Safe words don’t just apply to bars. In situations of danger at work, an agent may be able to make an excuse to make a call, but then blatantly telling the person on the other end of the phone of the danger, may cause further aggression.
Instead, during induction, teach your staff a safe word or sentence – something that would fit in unnoticeable to anyone else, but is distinct enough that the call receiver knows it’s not a normal request.
For example, your staff might call and say, ‘The open house went A-okay, but I just have a man here who missed out!’, and this may then trigger a response from the person receiving the call.
You can also activate phone trackers or ‘find my phone’ on all work phones, so in the event the safe word is used, you can find your staff member and alert authorities to their location.
Know your rights and how to assert them
One of the challenges of being confronted with an aggressive member of the public, is it often takes you by surprise.
In the case of our EAC member, she describes herself as fit, strong, independent and very assertive, but when the woman quickly took hold of her arm, she was shocked.
Ensuring your staff know their rights and have practiced and role played asserting them, is important.
While most people of course know they have a right not to be assaulted, they may not be aware that use of some language can be illegal, having their picture taken inappropriately without consent, being spat on, and being drunk in a public place, are all illegal.

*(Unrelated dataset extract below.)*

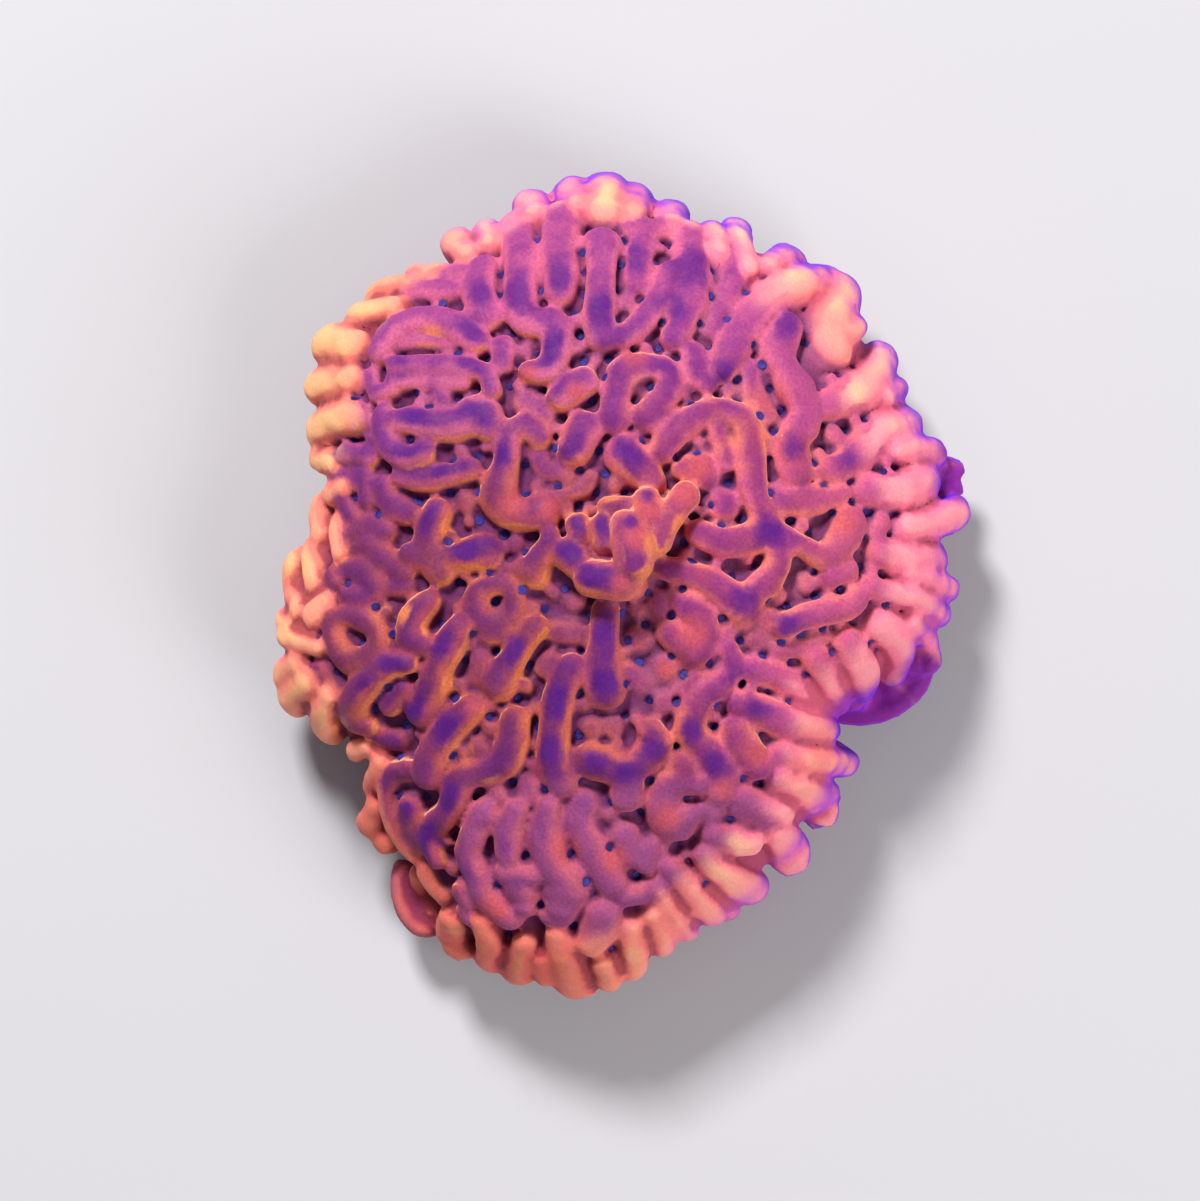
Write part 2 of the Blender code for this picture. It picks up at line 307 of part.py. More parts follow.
SOUTH_EAST = [
    ("tall", (8.3, -0.5, 1.4), (9.7, -1.3, 1.5), (10.2, -3.2, 1.8), (9.2, -4.9, 2.1)),
    ("tall", (9.2, -4.5, 1.9), (8.0, -4.1, 1.5), (6.9, -3.3, 1.2)),
    ("mid", (12.5, -4.6, 0.9), (12.9, -6.2, 1.2), (12.0, -7.8, 1.5)),
    ("tall", (11.4, -8.4, 1.4), (10.2, -9.2, 1.5), (9.4, -10.6, 1.4), (8.8, -12.5, 1.5),
     (10.2, -14.6, 1.6), (11.6, -16.6, 1.7), (12.0, -18.0, 1.8), (11.7, -19.0, 1.5)),
    ("low", (9.2, -7.6, 0.9), (8.8, -8.2, 0.9)),
    ("tall", (13.2, -12.9, 1.4), (14.0, -14.5, 1.8), (15.4, -16.3, 1.6)),
    ("tall", (8.0, -16.2, 1.2), (8.4, -17.5, 1.6), (9.7, -18.1, 1.0)),
    ("tall", (7.6, -17.6, 1.2), (6.4, -18.6, 1.4), (6.4, -20.6, 2.1), (7.4, -22.0, 2.1),
     (8.5, -21.3, 1.3)),
    ("mid", (10.2, -20.4, 1.0), (10.9, -20.9, 1.2)),
    ("rim", (22.0, -11.2, 1.3), (19.8, -9.0, 1.5), (17.8, -7.5, 1.5), (15.0, -6.7, 1.3)),
    ("rim", (22.4, -13.0, 1.5), (19.0, -12.3, 1.7), (16.0, -11.0, 1.6), (13.6, -10.2, 1.3)),
    ("rim", (25.0, -16.4, 1.1), (22.8, -16.1, 1.5), (20.2, -15.8, 1.5), (17.8, -15.2, 1.2)),
    ("rim", (22.4, -21.7, 1.6), (21.9, -20.0, 2.1), (19.8, -18.6, 1.7), (17.6, -17.6, 1.3)),
    ("rim", (18.2, -21.3, 1.2), (16.0, -20.4, 1.4), (13.8, -19.4, 1.2)),
    ("mid", (13.3, -20.2, 1.1), (15.6, -21.2, 1.2), (16.6, -21.8, 1.1)),
    ("rim", (19.4, -26.0, 1.9), (18.5, -24.6, 2.2), (17.4, -22.9, 1.6)),
]
RIDGES = (NORTH + NORTH_RIM + NORTH_EAST + EAST + CENTRE_RIDGES + KNOB + NORTH_WEST + WEST
          + WEST_RIM + SOUTH_WEST + SOUTH + SOUTH_RIM + SOUTH_EAST)


def smooth_between(points, step):
    """Points of a Catmull-Rom curve through points, about step apart."""
    points = [np.array(p, dtype=float) for p in points]
    ends = [points[0] * 2 - points[1]] + points + [points[-1] * 2 - points[-2]]
    curve = []
    for before, start, end, after in zip(ends, ends[1:], ends[2:], ends[3:]):
        count = max(1, round(np.linalg.norm((end - start)[:3]) / step))
        for i in range(count):
            t = i / count
            curve.append(0.5 * (2 * start + (end - before) * t
                                + (2 * before - 5 * start + 4 * end - after) * t**2
                                + (3 * start - before - 3 * end + after) * t**3))
    return curve + [points[-1]]


def outline_table():
    """The outline as rising angles about the plan's centre and the distance out at each."""
    closed = smooth_between(OUTLINE + OUTLINE[:1], 1.0)[:-1]
    x, y = (np.array(closed) - PLAN_CENTRE).T
    angles = np.arctan2(y, x)
    order = np.argsort(angles)
    return angles[order], np.hypot(x, y)[order]


ANGLES, REACHES = outline_table()


def reach(x, y):
    """Distance from the plan's centre to the outline, on the way through (x, y)."""
    return np.interp(np.arctan2(y, x), ANGLES, REACHES, period=math.tau)


def dome_z(distance, edge, inset):
    """Height, distance out from the middle, of the dome shrunk inwards by inset all round."""
    share = min(distance / (edge - inset), 1.0)
    return GIRTH_Z + (CREST_Z - inset - GIRTH_Z) * math.sqrt(1 - share**DOME_POWER)


def flank_share(z):
    """Width of the flank at height z under the girth, as a share of the girth."""
    return 1 - (1 - CUT_WIDTH_SHARE) * ((GIRTH_Z - z) / GIRTH_Z) ** 1.5


def floor_lumps():
    """Small lumps scattered over the wide valley floors, written as the ridges are."""
    draw = random.Random(LUMP_SEED)
    taken = np.array([p[:3] for _, *plan in RIDGES for p in smooth_between(plan, SAMPLE_STEP)])
    lumps = []
    for _ in range(LUMP_TRIES):
        turn = draw.uniform(0, math.tau)
        way = np.array((math.cos(turn), math.sin(turn)))
        place = PLAN_CENTRE + way * reach(*way) * 0.86 * math.sqrt(draw.random())
        gap = (np.hypot(*(taken[:, :2] - place).T) - taken[:, 2]).min()
        if gap < LUMP_GAP:
            continue
        radius = min(gap, LUMP_RADIUS)
        turn = draw.uniform(0, math.tau)
        end = place + np.array((math.cos(turn), math.sin(turn))) * radius * 0.4
        lumps.append(("floor", (*place, radius), (*end, radius * 0.85)))
        taken = np.vstack([taken, (*place, LUMP_SPACING - LUMP_GAP)])
    return lumps


def ridge_line(kind, plan):
    """A ridge's centre line as (x, y, z, radius, foot depth), lobes with their run down the flank."""
    drop = CLASSES[kind][0]
    points = []
    for x, y, radius, *lift in plan:
        dx, dy = x - PLAN_CENTRE[0], y - PLAN_CENTRE[1]
        swell = 1 + UNEVEN * noise.noise(Vector((dx, dy, 0)) / UNEVEN_STEP)
        z = dome_z(math.hypot(dx, dy), reach(dx, dy), radius) - drop + sum(lift)
        foot = VALLEY_DEPTH + ROOT - radius * TALL + sum(lift)
        points.append((dx, dy, z, radius * swell, foot))
    x, y, z, radius, foot = points[0]
    outer = math.hypot(x, y)
    edge = reach(x, y)
    if kind not in ("rim", "shelf") or outer < 0.85 * edge:
        return points
    tail = []
    for i in range(TAIL_STEPS, 0, -1):
        share = i / TAIL_STEPS
        low = z + (TAIL_END_Z - z) * share
        narrow = radius * (1 - TAIL_TAPER * share)
        out = min((edge - VALLEY_DEPTH) * flank_share(min(low, GIRTH_Z)) + narrow * 0.4, outer)
        tail.append((x * out / outer, y * out / outer, low, narrow, foot))
    return tail + points


def round_ends(points):
    """Adds a half ball's worth of narrowing points beyond each end of a centre line."""
    def cap(end, neighbour):
        along = (end - neighbour)[:3]
        along /= np.linalg.norm(along)
        for degrees in (35, 62, 84):
            turn = math.radians(degrees)
            centre = end[:3] + along * end[3] * math.sin(turn)
            yield np.array((*centre, end[3] * math.cos(turn), end[4]))
    return list(cap(points[0], points[1]))[::-1] + points + list(cap(points[-1], points[-2]))


def section(kind, radius, foot):
    """A ridge's section as (sideways, outwards): a rounded top on steeper flanks."""
    half = radius * CLASSES[kind][1]
    sides = []
    for i in range(SECTION_SIDES):
        turn = math.tau * i / SECTION_SIDES
        across, up = math.cos(turn), math.sin(turn)
        if up < 0:
            across = math.copysign(abs(across) ** FOOT_ROUND, across)
        sides.append((half * across, up * (radius * TALL if up > 0 else foot)))
    return sides


def add_ridge(bm, kind, plan):
    """One ridge: sections along its line, each standing out from the colony's core."""
    points = round_ends(smooth_between(ridge_line(kind, plan), SAMPLE_STEP))
    rings = []
    for i, p in enumerate(points):
        place = Vector(p[:3])
        along = Vector((points[min(i + 1, len(points) - 1)] - points[max(i - 1, 0)])[:3]).normalized()
        core = Vector((p[0] * CORE[0], p[1] * CORE[1], CORE[2]))
        side = along.cross(place - core).normalized()
        out = side.cross(along)
        foot = p[4] * min(1.0, p[3] / CAP_FOOT)
        ring = [place + side * s + out * o for s, o in section(kind, p[3], foot)]
        rings.append([bm.verts.new(v * MM) for v in ring])
    for first, second in zip(rings, rings[1:]):
        for j in range(SECTION_SIDES):
            k = (j + 1) % SECTION_SIDES
            bm.faces.new((first[j], first[k], second[k], second[j]))
    bm.faces.new(rings[0][::-1])
    bm.faces.new(rings[-1])


def add_dome(bm):
    """The closed dome of the valley floors, down past the cut."""
    turns = [math.tau * i / DOME_SIDES for i in range(DOME_SIDES)]
    ways = [(math.cos(turn), math.sin(turn)) for turn in turns]
    loops = []
    for share in (0.15, 0.35, 0.55, 0.7, 0.8, 0.88, 0.94, 0.98):
        loop = []
        for x, y in ways:
            edge = reach(x, y)
            out = (edge - VALLEY_DEPTH) * share
            loop.append(Vector((out * x, out * y, dome_z(out, edge, VALLEY_DEPTH))))
        loops.append(loop)
    for z in (GIRTH_Z, 6.5, 4.0, 1.5, -2.0):
        widths = [(reach(x, y) - VALLEY_DEPTH) * flank_share(z) for x, y in ways]
        loops.append([Vector((x * w, y * w, z)) for (x, y), w in zip(ways, widths)])
    loops = [[bm.verts.new(v * MM) for v in loop] for loop in loops]
    for upper, lower in zip(loops, loops[1:]):
        for i in range(DOME_SIDES):
            j = (i + 1) % DOME_SIDES
            bm.faces.new((upper[i], lower[i], lower[j], upper[j]))
    bm.faces.new(loops[0])
    bm.faces.new(loops[-1][::-1])


def tissue_material():
    """Living tissue: mauve to salmon, with a soft wet sheen."""
    material = bpy.data.materials.new("coral_tissue")
    material.use_nodes = True
    shader = material.node_tree.nodes["Principled BSDF"]
    shader.inputs["Base Color"].default_value = (0.55, 0.16, 0.28, 1)
    shader.inputs["Roughness"].default_value = 0.5
    return material


def below_cut():
    """Everything under the flat cut, as a cutter."""
    bm = bmesh.new()
    bmesh.ops.create_cube(bm, size=1)
    bmesh.ops.scale(bm, vec=Vector((120, 120, 20)) * MM, verts=bm.verts)
    bmesh.ops.translate(bm, vec=Vector((0, 0, -10)) * MM, verts=bm.verts)
    mesh = bpy.data.meshes.new("below_cut")
    bm.to_mesh(mesh)
    bm.free()
    cutter = bpy.data.objects.new("below_cut", mesh)
    cutter.hide_render = True
    cutter.display_type = "WIRE"
    bpy.context.scene.collection.objects.link(cutter)
    return cutter


def keep_largest(mesh):
    """Deletes every separate scrap of the mesh but the largest."""
    bm = bmesh.new()
    bm.from_mesh(mesh)
    left = set(bm.verts)
    pieces = []
    while left:
        piece = {left.pop()}
        front = set(piece)
        while front:
            front = {edge.other_vert(vert) for vert in front for edge in vert.link_edges} & left
            left -= front
            piece |= front
        pieces.append(piece)
    pieces.sort(key=len)
    bmesh.ops.delete(bm, geom=[v for piece in pieces[:-1] for v in piece], context="VERTS")
    bm.to_mesh(mesh)
    bm.free()


def fused(mesh):
    """The overlapping tubes and dome of mesh as one skin, with its creases softened."""
    holder = bpy.data.objects.new("overlapping", mesh)
    bpy.context.scene.collection.objects.link(holder)
    fuse = holder.modifiers.new("fuse", "REMESH")
    fuse.mode = "VOXEL"
    fuse.voxel_size = GRAIN * MM
    soften = holder.modifiers.new("soften", "SMOOTH")
    soften.factor = 0.5
    soften.iterations = SOFTEN_ROUNDS
    depsgraph = bpy.context.evaluated_depsgraph_get()
    skin = bpy.data.meshes.new_from_object(holder.evaluated_get(depsgraph))
    bpy.data.objects.remove(holder)
    keep_largest(skin)
    return skin


def coral_colony():
    """The whole colony: dome and ridges fused, thinned to few faces and cut flat."""
    bm = bmesh.new()
    for kind, *plan in RIDGES + floor_lumps():
        add_ridge(bm, kind, plan)
    add_dome(bm)
    mesh = bpy.data.meshes.new("overlapping")
    bm.to_mesh(mesh)
    bm.free()
    skin = fused(mesh)
    skin.name = "coral_colony"
    colony = bpy.data.objects.new("coral_colony", skin)
    bpy.context.scene.collection.objects.link(colony)
    skin.materials.clear()
    skin.materials.append(tissue_material())
    thin = colony.modifiers.new("thin", "DECIMATE")
    thin.ratio = FACE_SHARE
    cut = colony.modifiers.new("cut", "BOOLEAN")
    cut.operation = "DIFFERENCE"
    cut.object = below_cut()
    return colony


for old in list(bpy.data.objects):
    bpy.data.objects.remove(old)
coral_colony()
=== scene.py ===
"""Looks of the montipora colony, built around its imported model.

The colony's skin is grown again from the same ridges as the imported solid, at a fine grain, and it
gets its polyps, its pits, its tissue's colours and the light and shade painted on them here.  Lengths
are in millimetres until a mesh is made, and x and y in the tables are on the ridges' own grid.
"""

import math
import random

import bmesh
import bpy
import numpy as np
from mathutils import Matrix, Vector, noise
from mathutils.kdtree import KDTree


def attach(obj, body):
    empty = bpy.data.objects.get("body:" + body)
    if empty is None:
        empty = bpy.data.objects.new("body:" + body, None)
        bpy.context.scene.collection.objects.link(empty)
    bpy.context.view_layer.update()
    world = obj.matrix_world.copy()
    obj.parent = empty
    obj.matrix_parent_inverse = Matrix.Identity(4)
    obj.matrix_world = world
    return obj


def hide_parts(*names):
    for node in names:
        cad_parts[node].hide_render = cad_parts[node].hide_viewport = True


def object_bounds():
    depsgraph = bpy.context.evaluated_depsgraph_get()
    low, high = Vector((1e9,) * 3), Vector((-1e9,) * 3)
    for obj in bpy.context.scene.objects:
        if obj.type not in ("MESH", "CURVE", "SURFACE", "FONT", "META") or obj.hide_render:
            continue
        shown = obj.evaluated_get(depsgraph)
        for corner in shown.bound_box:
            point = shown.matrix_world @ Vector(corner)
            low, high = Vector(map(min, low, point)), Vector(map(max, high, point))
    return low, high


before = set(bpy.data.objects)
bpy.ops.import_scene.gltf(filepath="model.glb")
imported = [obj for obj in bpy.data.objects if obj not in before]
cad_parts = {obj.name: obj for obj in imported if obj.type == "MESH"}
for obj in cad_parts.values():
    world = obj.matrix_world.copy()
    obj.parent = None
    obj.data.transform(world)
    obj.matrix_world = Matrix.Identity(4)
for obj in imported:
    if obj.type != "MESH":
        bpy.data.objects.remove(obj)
cad_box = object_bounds()

MM = 0.001

# The colony's form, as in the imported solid
PLAN_CENTRE = (2.2, 1.5)    # middle of the plan in the ridges' own grid
CREST_Z = 25.0              # top of the tall ridges in the middle, above the cut
GIRTH_Z = 8.5               # height at which the colony is widest
VALLEY_DEPTH = 2.3          # tall ridge top down to the valley floor
DOME_POWER = 2.6            # how flat the top is
CUT_WIDTH_SHARE = 0.82      # width of the cut face as a share of the girth
CORE = (0.45, 0.45, 4.0)    # ridges stand out from a core: shares of x and y, and a height
TALL = 0.92                 # a ridge's top above its centre line, as a share of its radius
FOOT_ROUND = 0.6            # how round its sides are below its centre line
ROOT = 0.8                  # how far its foot goes under the valley floor
UNEVEN = 0.16               # how much it swells and narrows along its length
UNEVEN_STEP = 4.0           # over about this length
TAIL_END_Z = 2.5            # margin lobes run down the flank to this height
TAIL_STEPS = 3
TAIL_TAPER = 0.45
CAP_FOOT = 0.6              # a foot draws in where its ridge's radius falls below this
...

Being able to clearly and confidently let someone know that their behaviour is illegal and they are leaving you no choice but to contact the police, can sometimes be the fastest way to help them get their behaviour back in check.
Share the protocol
Once you have decided on your protocol and how it applies in any given situation, and what happens if an incident does occur with your staff, you need to share this information.
Include your protocol in induction, but also incorporate ongoing training and role plays into your regular staff meetings so people remember that this is a real and important issue and they know how to react if they do ever feel unsafe.